At the Goodwood races the Prince of Wales wore a black sack coat made of rough cloth, gray trousers, white overgaiters, a white cravat tied in a four inhand knot, a white shirt and collar, a pair of yellow kid gloves and a gray Derby hat. He carried a cane with a silver handle Altogether the costume was much more becoming than the admiral's uniform he wore at the Spithead naval review.

Mrs. A. F. Hill of Orlando, Fla., got so excited at hooking a fish, while out for sport with her husband and niece, that she upset the boat, and the entire party were drowned.

At Redwood City, Dr. Gamble, a naturalized Canadian, tore down and trampled on the stars and stripes on the Fourth. He was ridden out of town on a three-cornered rail.

It is reported from Richmond, Va., that a pious Baptist of that city has rented her fine home and moved into cheaper quarters that she thus might be able to give $1000 a year more to charity than she otherwise could have done.

Zebehr Pacha, at Gibraltar, is still protesting that his rascally life has always been of unsullied purity. He says he never was a slave-trader, never murdered, never robbed. And he does not claim descent from Ananias either.

In the garden of the old McClellan house, in Gornam, Me., the first brick building erected in the county, a lady recently found a venerable looking gold ring, with this inscription still legible on the inside: "You are the rose that I have chose."

Daniel Dougherty, the silver-tongued, will go from London to the Isle of Wight and thence to Paris, the Mecca of most tourists. During his evenings in London he has gone to hear the debates in the House of Commons whenever he possibly could.

The original of a long lost letter written by Gen. Washington in acknowledgment of an address from the citizens of Newport has just been found in that city. It is written on both sides of two quarto pages of letter paper and is still distinct and readable.

A lawyer in Colmar who defended some Alsatians of Turkeim against the charge of having sung the "Marseillaise" got three weeks' imprisonment for his plea, the precise punishment that his clients received for their song. Lawyers' fees at this rate will soon be very high in Alsace.

An aged negro blacksmith, who still does good work at the forge in Ozan, Ark., and who is known as Gov. Pickens, is probably the oldest working blacksmith living. He was born in South Carolina March 7, 1787, and sold on the block in New Orleans and taken to Arkansas in 1840.

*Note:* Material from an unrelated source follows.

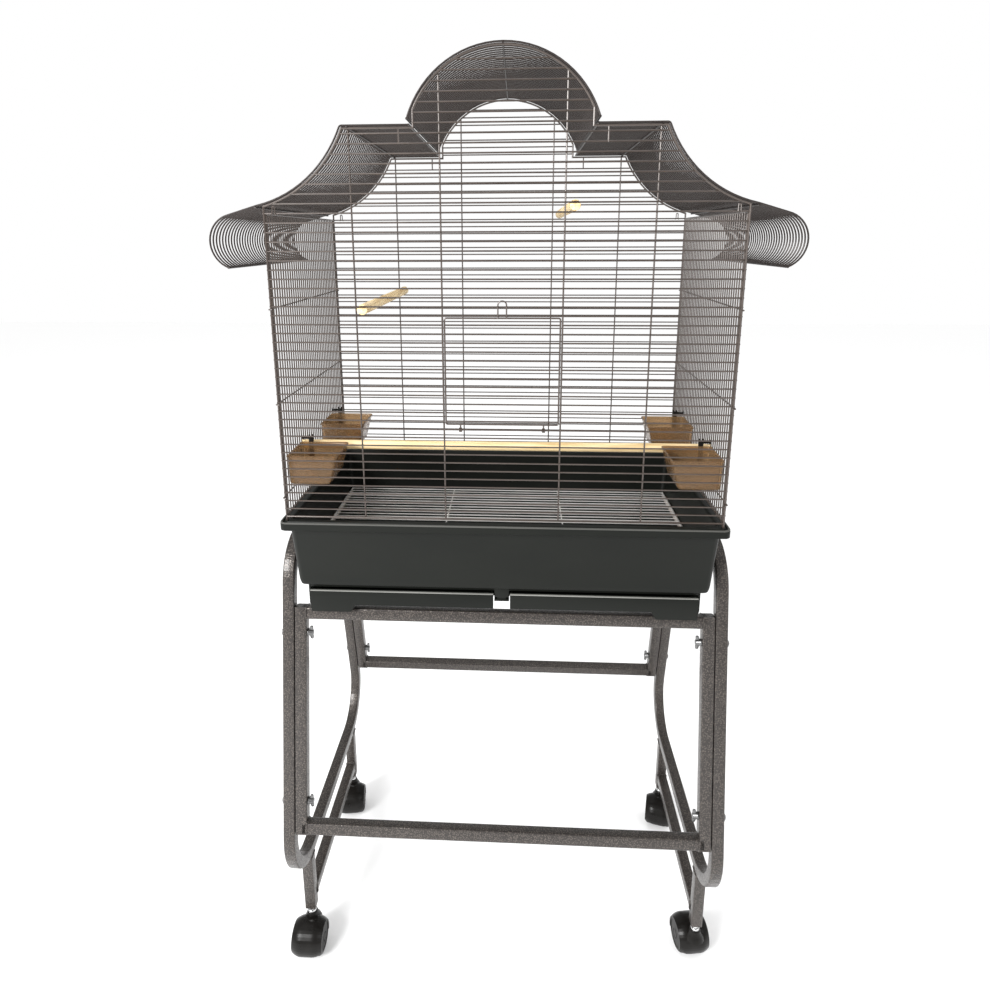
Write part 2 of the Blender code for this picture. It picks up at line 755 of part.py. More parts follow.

One of the crack shots of Louisiana recently said that he had engaged in his last live pigeon shooting match. He pronounced it cruel in the extreme, and said that others who had engaged in the last match hold the same opinion, since with but one or two exceptions they shoot under assumed names.

Queen Victoria is going to institute an order of literary merit consisting of twenty knights, fifty knights' companions and one hundred companions. Buffalo Bill's recent essays in literature should make him at least a companion.

Mr. Tizoni of Albany has just completed a bust of the lat ex-President Mark Hopkins of Williams College. The bust is made after a plaster cast taken soon after Dr. Hopkins death, and is wonderfully life-like in its general effect.

It has been some time since the American public has heard naything about Louise Michel, the famous Parisian agitator. It seems she has been devoting herself to literary work, and will soon publish a volume of poems entitled "Les Oceaniennes."

John M. Otter is probably the busiest hotel manager in the country. He is in charge of three hotels at Saratoga, the Grand Union, the Colonnade and the Windsor, and of two in New York, the Metropolitan and the Park Avenue. His cares, however, do not make much impression on his rugged health.

Harrison W. Garrett, Robert Garrett, Jr., and John W. Garrett, sons of Robert Garrett of Baltimore, are studying American geography in a pleasant manner. They left Baltimore in May with their tutor, and have traveled in a special car through Mexico, Texas, Colorado and other parts of the country. They recently passed through Utah on their way to California.

Mrs. S. A. Crane of St. Joseph, Mo., sat in her window in the fourth story of her house the other night in order to get a breath of fresh air. She dropped asleep and fell out of the window, and when picked up from the ground, seventy feet below, was found to have sustained no more serious injury than the breaking of one of her toes.

A year ago County Commissioner Van Pelt of Chicago, who is now being tried for bribery, was at the head of a delegation of business men who called on the president to ask him to appoint McGarigle, now a fugitive, to the marshalship of the Northern District of Illinois. Mr. Cleveland did not like the looks of either Van Pelt or McGarigle and appointed another man.

A correspondent who has met Buffalo Bill and his daughter in London describes the latter as a young lady of 19, "inclined to be pretty, but rather conveying the impression that she revels in sucking oranges, chewing gum, etc." One of the curious features of her make-up noted was a piece of court plaster stuck artistically on the side of her nose.

Miss Rose Elizabeth Cleveland has some of her brother's prejudice against newspapers. She writes to the editor of a Maine magazine that she has not given up literary work for periodicals. She says she has been an associate editor with Mrs. Lamb since June 1 on the Magazine of American History. To the Maine editor she further says: "The untruthful and inventive newspapers are at fault and not yourself. My work in Mrs. Reed's school for the next year is that of an associate, not assistant, and is in connection with my historical work in general."